-- Begin Supplied information --
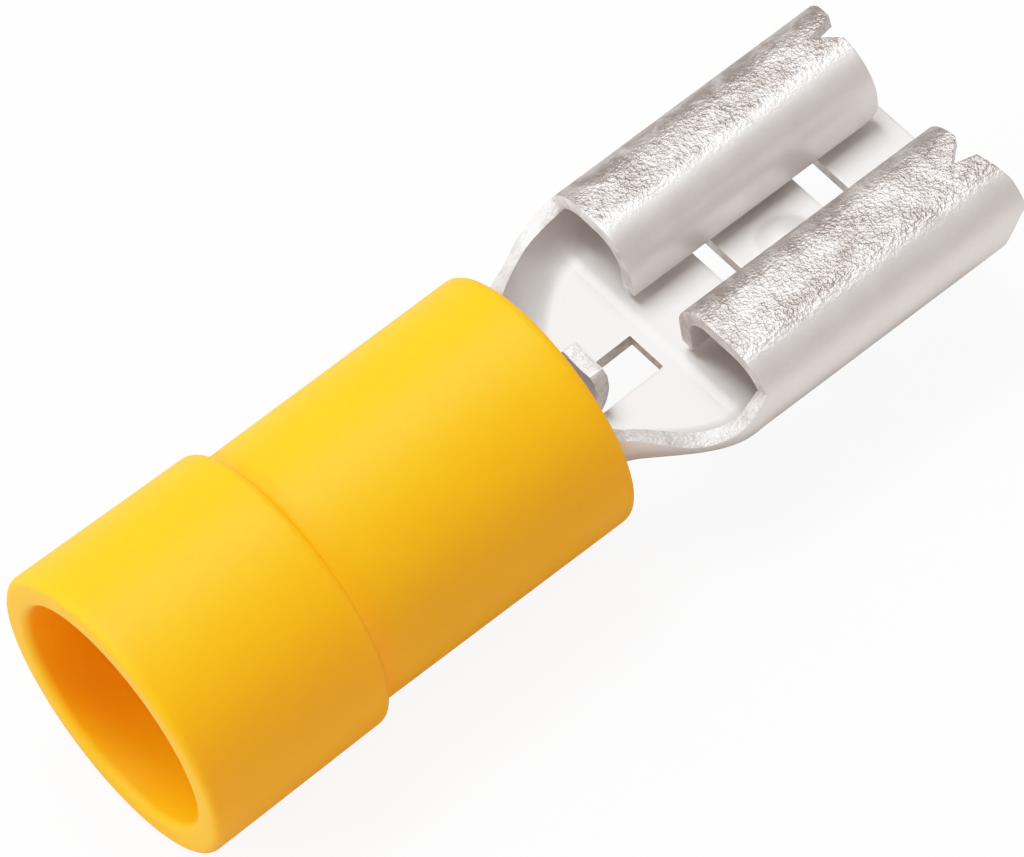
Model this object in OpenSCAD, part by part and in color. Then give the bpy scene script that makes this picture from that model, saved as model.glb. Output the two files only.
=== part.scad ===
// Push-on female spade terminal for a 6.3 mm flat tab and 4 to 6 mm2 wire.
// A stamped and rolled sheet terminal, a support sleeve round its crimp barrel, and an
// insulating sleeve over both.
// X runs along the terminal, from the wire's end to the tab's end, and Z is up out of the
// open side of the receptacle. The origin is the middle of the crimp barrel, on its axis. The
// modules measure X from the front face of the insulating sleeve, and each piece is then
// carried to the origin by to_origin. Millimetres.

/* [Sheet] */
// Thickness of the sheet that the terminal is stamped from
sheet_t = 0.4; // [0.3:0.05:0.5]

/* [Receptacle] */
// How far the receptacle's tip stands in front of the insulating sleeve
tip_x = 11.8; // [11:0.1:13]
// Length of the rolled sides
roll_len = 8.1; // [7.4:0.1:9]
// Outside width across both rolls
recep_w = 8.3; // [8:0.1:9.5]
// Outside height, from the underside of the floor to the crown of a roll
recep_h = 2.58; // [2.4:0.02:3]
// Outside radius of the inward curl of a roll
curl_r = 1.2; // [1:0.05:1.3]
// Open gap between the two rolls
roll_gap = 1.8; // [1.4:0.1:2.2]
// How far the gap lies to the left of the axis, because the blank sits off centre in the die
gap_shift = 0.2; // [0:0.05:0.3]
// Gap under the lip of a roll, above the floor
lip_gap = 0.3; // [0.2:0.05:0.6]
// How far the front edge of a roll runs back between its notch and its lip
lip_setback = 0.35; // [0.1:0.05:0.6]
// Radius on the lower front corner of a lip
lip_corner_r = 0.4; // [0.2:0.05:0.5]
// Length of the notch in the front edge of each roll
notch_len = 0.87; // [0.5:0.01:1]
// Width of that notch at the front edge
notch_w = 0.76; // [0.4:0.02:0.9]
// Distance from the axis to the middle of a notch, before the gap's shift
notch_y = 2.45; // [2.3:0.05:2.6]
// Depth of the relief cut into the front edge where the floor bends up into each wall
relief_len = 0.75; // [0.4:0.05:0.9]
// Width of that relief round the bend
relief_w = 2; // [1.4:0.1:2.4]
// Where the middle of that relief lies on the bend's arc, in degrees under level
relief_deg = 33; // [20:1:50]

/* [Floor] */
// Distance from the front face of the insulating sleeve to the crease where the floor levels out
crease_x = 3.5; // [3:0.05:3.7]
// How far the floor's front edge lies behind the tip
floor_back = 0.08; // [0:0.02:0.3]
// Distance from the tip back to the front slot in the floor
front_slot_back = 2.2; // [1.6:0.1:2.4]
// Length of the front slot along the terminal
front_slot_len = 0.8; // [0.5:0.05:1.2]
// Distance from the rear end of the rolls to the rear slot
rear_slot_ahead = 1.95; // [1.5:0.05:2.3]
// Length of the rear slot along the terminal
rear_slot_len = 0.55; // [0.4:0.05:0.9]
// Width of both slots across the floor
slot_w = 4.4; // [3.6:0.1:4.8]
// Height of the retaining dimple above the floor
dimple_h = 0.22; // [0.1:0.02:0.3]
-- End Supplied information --
--- What is expected ---
Repeat the material above in full, exactly as it stands.

--- Final result ---
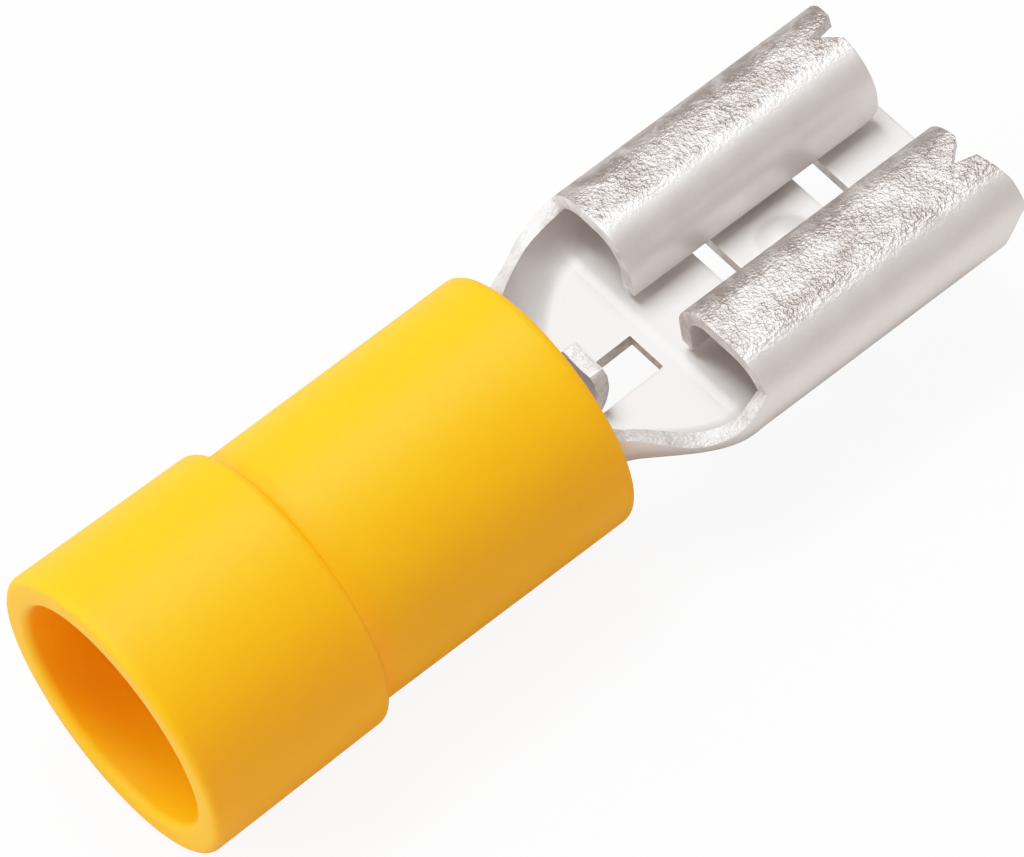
Model this object in OpenSCAD, part by part and in color. Then give the bpy scene script that makes this picture from that model, saved as model.glb. Output the two files only.
=== part.scad ===
// Push-on female spade terminal for a 6.3 mm flat tab and 4 to 6 mm2 wire.
// A stamped and rolled sheet terminal, a support sleeve round its crimp barrel, and an
// insulating sleeve over both.
// X runs along the terminal, from the wire's end to the tab's end, and Z is up out of the
// open side of the receptacle. The origin is the middle of the crimp barrel, on its axis. The
// modules measure X from the front face of the insulating sleeve, and each piece is then
// carried to the origin by to_origin. Millimetres.

/* [Sheet] */
// Thickness of the sheet that the terminal is stamped from
sheet_t = 0.4; // [0.3:0.05:0.5]

/* [Receptacle] */
// How far the receptacle's tip stands in front of the insulating sleeve
tip_x = 11.8; // [11:0.1:13]
// Length of the rolled sides
roll_len = 8.1; // [7.4:0.1:9]
// Outside width across both rolls
recep_w = 8.3; // [8:0.1:9.5]
// Outside height, from the underside of the floor to the crown of a roll
recep_h = 2.58; // [2.4:0.02:3]
// Outside radius of the inward curl of a roll
curl_r = 1.2; // [1:0.05:1.3]
// Open gap between the two rolls
roll_gap = 1.8; // [1.4:0.1:2.2]
// How far the gap lies to the left of the axis, because the blank sits off centre in the die
gap_shift = 0.2; // [0:0.05:0.3]
// Gap under the lip of a roll, above the floor
lip_gap = 0.3; // [0.2:0.05:0.6]
// How far the front edge of a roll runs back between its notch and its lip
lip_setback = 0.35; // [0.1:0.05:0.6]
// Radius on the lower front corner of a lip
lip_corner_r = 0.4; // [0.2:0.05:0.5]
// Length of the notch in the front edge of each roll
notch_len = 0.87; // [0.5:0.01:1]
// Width of that notch at the front edge
notch_w = 0.76; // [0.4:0.02:0.9]
// Distance from the axis to the middle of a notch, before the gap's shift
notch_y = 2.45; // [2.3:0.05:2.6]
// Depth of the relief cut into the front edge where the floor bends up into each wall
relief_len = 0.75; // [0.4:0.05:0.9]
// Width of that relief round the bend
relief_w = 2; // [1.4:0.1:2.4]
// Where the middle of that relief lies on the bend's arc, in degrees under level
relief_deg = 33; // [20:1:50]

/* [Floor] */
// Distance from the front face of the insulating sleeve to the crease where the floor levels out
crease_x = 3.5; // [3:0.05:3.7]
// How far the floor's front edge lies behind the tip
floor_back = 0.08; // [0:0.02:0.3]
// Distance from the tip back to the front slot in the floor
front_slot_back = 2.2; // [1.6:0.1:2.4]
// Length of the front slot along the terminal
front_slot_len = 0.8; // [0.5:0.05:1.2]
// Distance from the rear end of the rolls to the rear slot
rear_slot_ahead = 1.95; // [1.5:0.05:2.3]
// Length of the rear slot along the terminal
rear_slot_len = 0.55; // [0.4:0.05:0.9]
// Width of both slots across the floor
slot_w = 4.4; // [3.6:0.1:4.8]
// Height of the retaining dimple above the floor
dimple_h = 0.22; // [0.1:0.02:0.3]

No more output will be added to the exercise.